··· STORED DATA ···

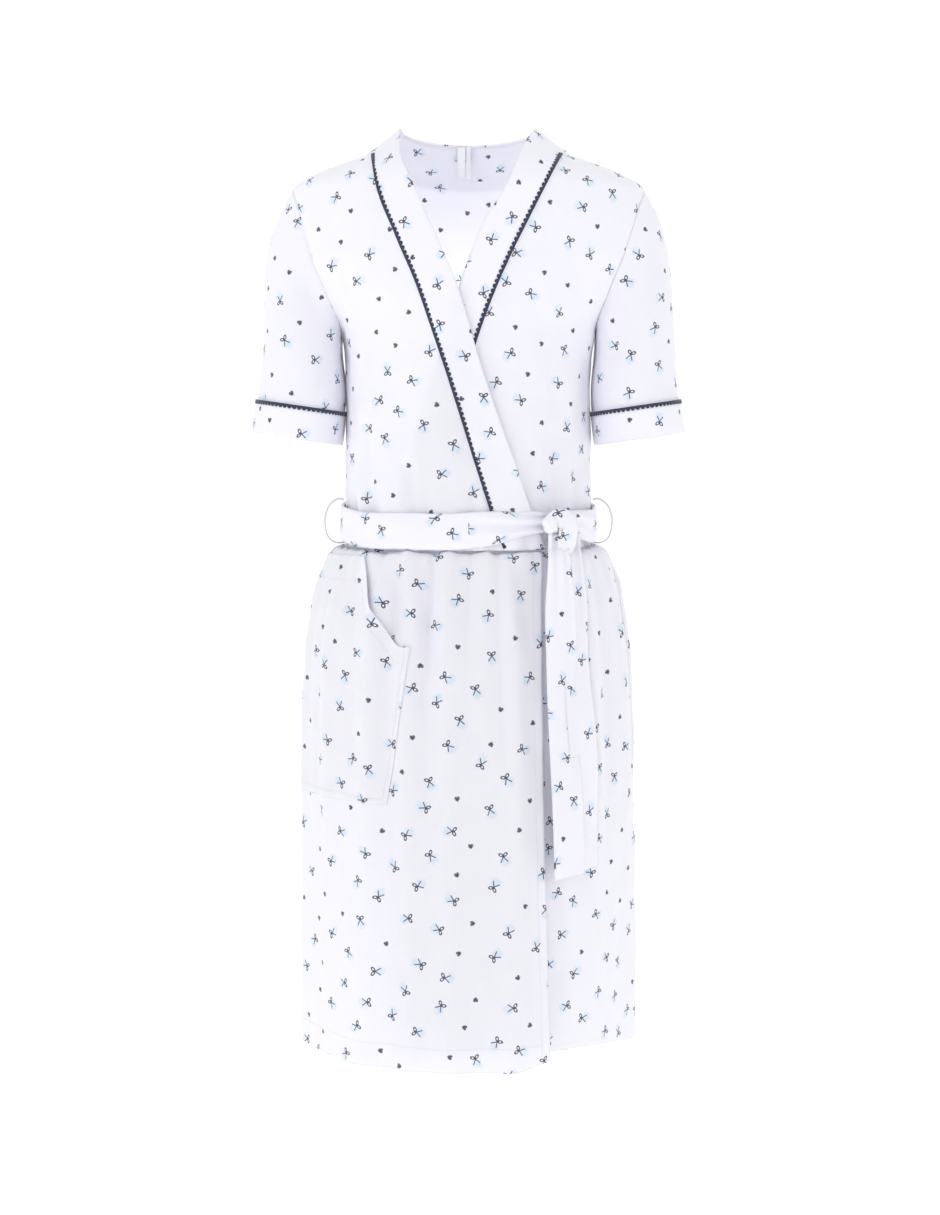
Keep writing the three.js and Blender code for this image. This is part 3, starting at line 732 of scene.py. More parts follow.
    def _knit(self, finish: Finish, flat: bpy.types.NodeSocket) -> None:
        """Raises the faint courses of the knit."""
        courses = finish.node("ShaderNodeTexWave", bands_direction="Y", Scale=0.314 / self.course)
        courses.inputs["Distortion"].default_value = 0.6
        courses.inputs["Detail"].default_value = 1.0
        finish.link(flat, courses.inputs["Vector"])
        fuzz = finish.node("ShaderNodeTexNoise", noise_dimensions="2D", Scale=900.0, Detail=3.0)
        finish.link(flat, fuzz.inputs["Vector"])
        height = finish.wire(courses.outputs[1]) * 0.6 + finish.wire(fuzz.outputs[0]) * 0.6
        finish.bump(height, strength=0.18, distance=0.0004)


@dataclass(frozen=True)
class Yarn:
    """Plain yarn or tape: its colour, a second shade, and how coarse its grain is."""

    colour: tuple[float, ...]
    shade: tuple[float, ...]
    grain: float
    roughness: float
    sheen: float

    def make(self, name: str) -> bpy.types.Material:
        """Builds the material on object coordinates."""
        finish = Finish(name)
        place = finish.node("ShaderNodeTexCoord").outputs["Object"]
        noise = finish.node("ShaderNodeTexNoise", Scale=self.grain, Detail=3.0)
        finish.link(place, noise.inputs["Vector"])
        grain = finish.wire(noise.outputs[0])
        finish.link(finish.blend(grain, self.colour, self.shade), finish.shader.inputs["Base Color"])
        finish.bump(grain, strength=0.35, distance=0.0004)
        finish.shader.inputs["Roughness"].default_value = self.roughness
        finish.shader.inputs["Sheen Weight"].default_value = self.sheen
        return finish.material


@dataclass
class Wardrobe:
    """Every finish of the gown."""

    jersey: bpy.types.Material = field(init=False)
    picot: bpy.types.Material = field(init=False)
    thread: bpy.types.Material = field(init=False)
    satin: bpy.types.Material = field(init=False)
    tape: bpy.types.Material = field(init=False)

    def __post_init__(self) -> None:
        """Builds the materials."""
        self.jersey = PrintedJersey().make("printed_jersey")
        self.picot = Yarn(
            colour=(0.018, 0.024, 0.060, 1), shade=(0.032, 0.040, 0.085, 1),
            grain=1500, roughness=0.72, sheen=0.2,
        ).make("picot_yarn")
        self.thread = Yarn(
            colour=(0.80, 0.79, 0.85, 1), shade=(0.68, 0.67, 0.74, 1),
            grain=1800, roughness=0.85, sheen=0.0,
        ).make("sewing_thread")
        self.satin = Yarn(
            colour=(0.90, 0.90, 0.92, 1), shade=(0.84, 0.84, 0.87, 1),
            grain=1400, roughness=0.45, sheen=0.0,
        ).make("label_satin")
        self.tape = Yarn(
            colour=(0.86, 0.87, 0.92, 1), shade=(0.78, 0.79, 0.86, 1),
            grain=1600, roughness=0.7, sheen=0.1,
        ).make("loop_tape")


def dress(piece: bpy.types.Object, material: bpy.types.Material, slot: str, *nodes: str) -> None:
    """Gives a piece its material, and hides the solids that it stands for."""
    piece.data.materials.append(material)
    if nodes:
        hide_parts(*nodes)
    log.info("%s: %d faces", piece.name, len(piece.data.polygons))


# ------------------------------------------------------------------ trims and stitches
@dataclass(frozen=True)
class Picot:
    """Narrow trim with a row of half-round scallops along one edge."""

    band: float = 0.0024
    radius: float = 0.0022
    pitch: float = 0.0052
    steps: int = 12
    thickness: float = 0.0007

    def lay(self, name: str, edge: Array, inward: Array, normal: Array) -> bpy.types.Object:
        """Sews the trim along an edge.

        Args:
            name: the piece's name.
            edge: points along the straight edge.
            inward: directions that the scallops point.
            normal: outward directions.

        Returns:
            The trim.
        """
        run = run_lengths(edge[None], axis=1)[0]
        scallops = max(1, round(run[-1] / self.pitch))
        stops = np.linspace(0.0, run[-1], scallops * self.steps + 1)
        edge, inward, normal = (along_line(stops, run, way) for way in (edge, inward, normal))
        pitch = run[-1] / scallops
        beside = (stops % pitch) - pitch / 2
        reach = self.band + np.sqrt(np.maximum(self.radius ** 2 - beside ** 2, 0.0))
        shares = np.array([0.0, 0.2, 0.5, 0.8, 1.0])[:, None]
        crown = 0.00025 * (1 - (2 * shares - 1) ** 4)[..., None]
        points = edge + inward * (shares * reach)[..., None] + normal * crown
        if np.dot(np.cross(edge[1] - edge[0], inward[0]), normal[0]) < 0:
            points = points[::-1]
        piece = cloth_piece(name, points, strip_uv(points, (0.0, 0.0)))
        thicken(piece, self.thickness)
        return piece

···

Begin with the line that has "hide_parts(*nodes)" in the listing above and end after the line that has "trim with a"; output those lines exactly.

        hide_parts(*nodes)
    log.info("%s: %d faces", piece.name, len(piece.data.polygons))


# ------------------------------------------------------------------ trims and stitches
@dataclass(frozen=True)
class Picot:
    """Narrow trim with a row of half-round scallops along one edge."""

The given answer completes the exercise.